Rent Increase Prohibition (Section 406)

  • As we noted in our May 7 alert of this developing legislation, tenant protections were expanded so that the prohibition on rent increases during the public health emergency, and for 30 days thereafter, applied to “commercial retail tenants.” This language has caused some consternation for commercial tenants who were unsure of whether their businesses qualified as “retail.” While the Act still does not define “retail,” it has expanded the applicability of the rent freeze to include “commercial retail property or a commercial property that is less than 6,500 square feet in size” (emphasis added). This does not solve the retail issue, but it does provide relief to commercial tenants inhabiting a smaller space. We will continue our coverage of this issue as further developments arise.
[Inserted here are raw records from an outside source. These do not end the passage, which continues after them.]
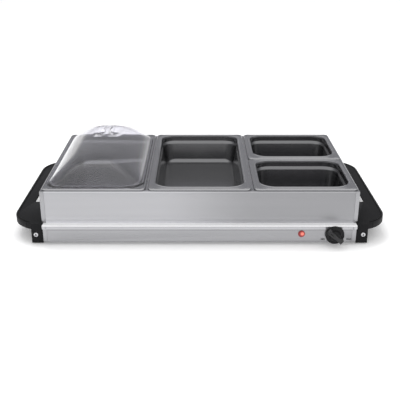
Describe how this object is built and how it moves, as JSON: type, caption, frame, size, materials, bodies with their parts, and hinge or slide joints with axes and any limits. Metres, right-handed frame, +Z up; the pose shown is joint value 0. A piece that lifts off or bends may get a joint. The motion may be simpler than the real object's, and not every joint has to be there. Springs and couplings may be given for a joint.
{
  "type": "electric buffet server",
  "caption": "Low rectangular heated buffet server with black end handles, a lift-off tray frame, full and half food pans, a clear domed lid, a round dial and a pilot lamp.",
  "frame": {"origin": "centre of the overall plan, on the table under the rubber feet", "axes": "+X to the right along the length, +Y to the rear away from the dial, +Z up"},
  "size_m": [0.649, 0.386, 0.1345],
  "materials": {
    "base_steel": "fine horizontal brushed grain",
    "bottom_steel": "dull galvanised",
    "screw_steel": "bright nickel plate",
    "handle_plastic": "fine moulded texture",
    "foot_rubber": "matt",
    "spreader_aluminium": "mill finish",
    "element_tube": "heat-darkened",
    "inner_steel": "zinc plated",
    "mineral_wool": "loose felt",
    "block_plastic": "satin moulded",
    "fitting_brass": "turned",
    "lead_brown": "silicone sleeve",
    "lead_white": "silicone sleeve",
    "lead_blue": "silicone sleeve",
    "lead_green": "silicone sleeve",
    "gland_plastic": "satin moulded",
    "lens_red": "clear moulded red",
    "bulb_glass": "glowing",
    "stack_ceramic": "unglazed",
    "knob_plastic": "satin moulded",
    "frame_steel": "fine horizontal brushed grain",
    "pan_steel": "bright satin",
    "lid_plastic": "clear moulded"
  },
  "bodies": {
    "base": {"deck": "base_steel", "front_panel": "base_steel", "rear_panel": "base_steel", "left_side_panel": "base_steel", "right_side_panel": "base_steel", "bottom_cover": "bottom_steel", "bottom_screws": "screw_steel", "left_handle": "handle_plastic", "right_handle": "handle_plastic", "handle_brackets": "bottom_steel", "handle_screws": "screw_steel", "rubber_feet": "foot_rubber", "heat_spreader": "spreader_aluminium", "heating_element": "element_tube", "element_clips": "inner_steel", "insulation_pad": "mineral_wool", "heat_shield": "inner_steel", "shield_studs": "inner_steel", "shield_nuts": "inner_steel", "terminal_block": "block_plastic", "terminal_screws": "fitting_brass", "thermal_fuse": "inner_steel", "fuse_clamp": "inner_steel", "live_lead": "lead_brown", "fuse_lead": "lead_white", "element_lead": "lead_white", "neutral_lead": "lead_blue", "lamp_leads": "lead_white", "earth_lead": "lead_green", "earth_stud": "fitting_brass", "cord_gland": "gland_plastic", "gland_nut": "gland_plastic", "pilot_lens": "lens_red", "pilot_retainer": "inner_steel", "neon_bulb": "bulb_glass", "thermostat_bracket": "inner_steel", "thermostat_bushing": "fitting_brass", "thermostat_nut": "fitting_brass", "thermostat_stack": "stack_ceramic", "contact_blades": "fitting_brass"},
    "knob": {"knob": "knob_plastic", "thermostat_shaft": "inner_steel"},
    "tray_frame": {"frame_front": "frame_steel", "frame_rear": "frame_steel", "frame_left": "frame_steel", "frame_right": "frame_steel", "left_divider": "frame_steel", "right_divider": "frame_steel", "cross_divider": "frame_steel"},
    "left_pan": {"left_pan": "pan_steel"},
    "middle_pan": {"middle_pan": "pan_steel"},
    "front_half_pan": {"front_half_pan": "pan_steel"},
    "rear_half_pan": {"rear_half_pan": "pan_steel"},
    "lid": {"lid": "lid_plastic"}
  },
  "joints": [
    {"name": "knob_turn", "type": "hinge", "parent": "base", "child": "knob", "pos_m": [0.23, -0.176, 0.0205], "axis": [0, 1, 0], "range_deg": [-65, 165]},
    {"name": "tray_frame_lift", "type": "slide", "parent": "base", "child": "tray_frame", "axis": [0, 0, 1], "range_m": [0, 0.08]},
    {"name": "left_pan_lift", "type": "slide", "parent": "tray_frame", "child": "left_pan", "axis": [0, 0, 1], "range_m": [0, 0.08]},
    {"name": "middle_pan_lift", "type": "slide", "parent": "tray_frame", "child": "middle_pan", "axis": [0, 0, 1], "range_m": [0, 0.08]},
    {"name": "front_half_pan_lift", "type": "slide", "parent": "tray_frame", "child": "front_half_pan", "axis": [0, 0, 1], "range_m": [0, 0.08]},
    {"name": "rear_half_pan_lift", "type": "slide", "parent": "tray_frame", "child": "rear_half_pan", "axis": [0, 0, 1], "range_m": [0, 0.08]},
    {"name": "lid_lift", "type": "slide", "parent": "left_pan", "child": "lid", "axis": [0, 0, 1], "range_m": [0, 0.06]}
  ]
}
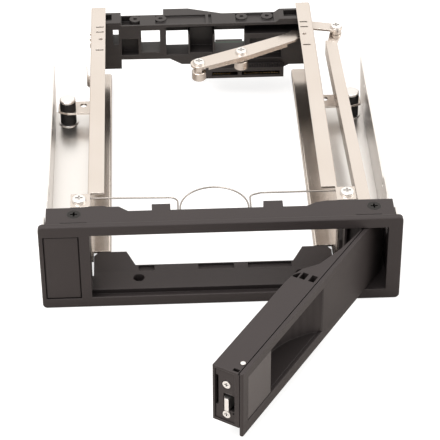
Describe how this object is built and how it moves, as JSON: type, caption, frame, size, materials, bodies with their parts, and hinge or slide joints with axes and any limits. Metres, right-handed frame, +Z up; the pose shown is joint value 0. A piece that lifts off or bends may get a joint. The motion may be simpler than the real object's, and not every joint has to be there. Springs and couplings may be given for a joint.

Foreclosure Moratorium (Section 408)

  • Instead of prohibiting all foreclosures during the period of time for which the Mayor has declared a public health emergency and for 60 days thereafter, the Act now specifically prohibits “residential foreclosures.” Therefore, commercial foreclosures are excluded from this prohibition.
  • Section 313(e) of the Condominium Act initially provided that a lien for assessments against units would lapse if foreclosure, discharge, or other proceedings to enforce the lien have not been instituted within three years. The Act extends this timeline by changing “3 years” to “3 years, not including any period of time for which the Mayor has declared a public health emergency… and for 60 days thereafter (emphasis added).”